ページの本文です。
2025年2月14日更新
本学基幹研究院自然科学系飯田薫子教授がメンバーである、埼玉医科大学医学部中央研究施設の豊島秀男客員准教授、横尾友隆准教授、筑波大学医学医療系の島野仁教授、順天堂大学大学院医学研究科難病の診断と治療研究センターの岡﨑康司センター長、大阪大学大学院生命機能研究科の髙島成二教授らの共同研究グループは、消化管から分泌される生活習慣病に関連する液性因子を広く探索し、糖尿病治療の新たな候補分子としてインスリン分泌促進と膵β細胞(用語1)増殖促進の二つの作用を併せ持つ消化管由来ペプチドBetagenin(ベータジェニン)を発見しました。Betageninは動物モデルで糖尿病を改善する効果があり、その作用機序を詳細に解析すると重要なことに、糖尿病によって減少した膵β細胞を再生することが明らかとなり、長期的な血糖コントロールを改善する画期的な治療法につながる可能性があります。

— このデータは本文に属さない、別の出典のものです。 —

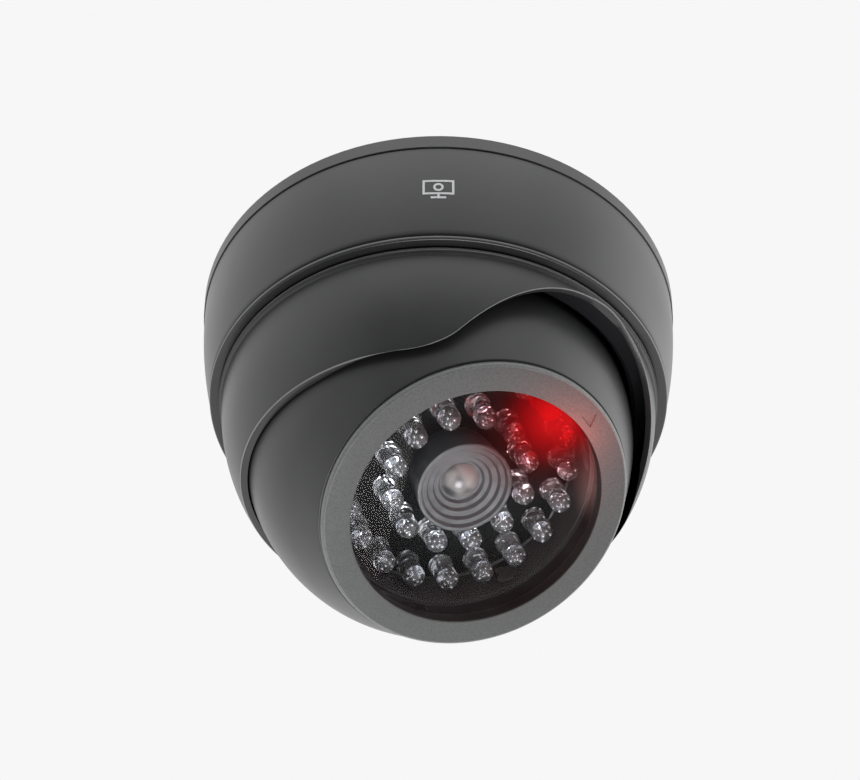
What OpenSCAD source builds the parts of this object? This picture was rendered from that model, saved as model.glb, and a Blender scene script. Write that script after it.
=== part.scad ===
// Imitation dome camera for a ceiling: twist-off base, turning cover with a viewing notch,
// and a tilting ball that holds a ring of dummy lamps, one flashing lamp and its two cells.
// The ceiling plane is z = 0 and the camera hangs below it. The notch faces -Y.

/* [Plate and base] */
// Diameter of the mounting plate, the widest part
plate_d = 120.2; // [119.8:0.1:121]
// Height of the plate's visible rim
rim_h = 4.2; // [3.8:0.1:4.6]
// Depth of the base's lower face below the ceiling
base_depth = 31.5; // [31:0.1:31.7]
// Diameter of the base at its upper edge
base_top_d = 119; // [118.4:0.2:119.4]
// Diameter of the base at its lower bead
bead_d = 110.4; // [109.6:0.2:111]
// Wall thickness of the base
base_wall = 2.2; // [1.8:0.1:2.4]
// Circle on which the ceiling screws sit
screw_circle_d = 84; // [80:1:86]
// Diameter of the ceiling screw holes
screw_hole_d = 4.5; // [4:0.1:5]
// Turn that frees the base from the plate, in degrees
twist_turn = 15.5; // [13:0.5:17]

/* [Cover] */
// Outer radius of the spherical cover
cover_r = 52.2; // [52:0.1:52.4]
// Depth of the cover's centre below the ceiling
cover_centre_depth = 29.5; // [29.2:0.1:29.8]
// Wall thickness of the cover
cover_wall = 1.5; // [1.2:0.1:1.6]
// Depth of the cover's open lower lip
lip_depth = 55.3; // [55:0.1:56]
// Radius of the round viewing notch
notch_r = 35.4; // [34.5:0.1:35.6]
// Depth of the notch's centre below the ceiling
notch_centre_depth = 67.9; // [67.7:0.1:68.4]
// Radius that blends the notch into the lip
notch_fillet = 7; // [5:0.5:8]

/* [Ball] */
// Outer radius of the ball
ball_r = 45.9; // [45.6:0.1:46]
// Depth of the ball's centre below the ceiling
ball_depth = 40; // [39.8:0.1:40.2]
// Wall thickness of the ball
ball_wall = 2; // [1.6:0.1:2.4]
// Angle of the line of sight from straight down, as stored
tilt = 24.6; // [15:0.1:40]
// Turn of the ball away from the middle of the notch, as stored
swivel = -6.8; // [-12:0.1:12]

/* [Front] */
// Outer diameter of the front ring
bezel_d = 69.4; // [68.8:0.1:69.8]
// Diameter of the opening in the front ring
sight_d = 57; // [55:0.5:58]
// Distance of the front ring's face from the ball's centre
bezel_front = 32.7; // [32.5:0.1:33]

/* [Lamps and lens] */
// Diameter of a lamp
lamp_d = 5; // [4:0.1:5.2]
// Lamps in the inner ring
inner_count = 12; // [8:1:14]
// Radius of the inner ring
inner_ring_r = 15.9; // [15.6:0.1:16.4]
// Places in the outer ring, one of them for the flashing lamp
outer_count = 19; // [14:1:22]
// Radius of the outer ring
outer_ring_r = 25.5; // [25:0.1:25.6]
// Diameter of the imitation lens
lens_d = 22; // [20:0.5:22.5]

/* [Power] */
// Diameter of a cell
cell_d = 14.2; // [14:0.1:14.5]
// Length of a cell, with its contact nub
cell_l = 50.5; // [49.5:0.1:50.5]
// Travel of the slide switch
switch_travel = 2; // [1.5:0.1:2.2]

/* [Hidden] */
$fn = 96;

black = "#34363a";
dark = "#222326";
steel = "#b9bcc0";
clear = "#dfe8ee";

run_gap = 0.08;            // radial clearance of a running fit
seam = 0.2;                // gap between faces that pass each other

// Plate
plate_r = plate_d / 2;
rim_draft = 0.3;
rim_edge = 0.5;
plate_floor = 2.4;
spigot_depth = 10;
spigot_in_r = 55.2;
spigot_out_r = 57.25;
slot_top = 5.2;
slot_bottom = 7.4;
lug_angle = 5.6;
lug_play = 0.4;
slot_end = 1;
lug_count = 3;
first_lug = 40;
screw_count = 3;
screw_head_d = 8.8;
screw_sink = 1.6;
screw_boss_r = 6;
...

本研究成果は、Journal of Biological Chemistryのオンライン版に2025年1月16日(木)付で公開されました。
糖尿病はインスリンの絶対的、相対的な作用不足により発症します。インスリンは、膵β細胞から分泌される血糖を低下させる唯一のホルモンです。1型糖尿病は自己免疫的機序によって膵β細胞が絶対的に減少し、2型糖尿病は膵β細胞が相対的に減少し十分なインスリンが分泌されず、血糖値が上昇する事が知られています。
糖尿病の臨床では、経過と共に膵β細胞からのインスリン分泌能が低下することが病態悪化の大きな要因の一つであると考えられています。現在、膵β細胞からのインスリン分泌を増加させる治療薬が臨床で使用されています。一方、現在までに膵β細胞の量を増やし、インスリン産生を促進させる治療法は確立されていません。近年、インクレチン(用語2)関連製剤が糖尿病治療薬として大きな成功を収めていますが、インスリン分泌能の維持、膵β細胞の保護作用について結論は出ていません。
(1)膵β細胞:膵臓ランゲルハンス島にあり、インスリンを合成?分泌する細胞のこと。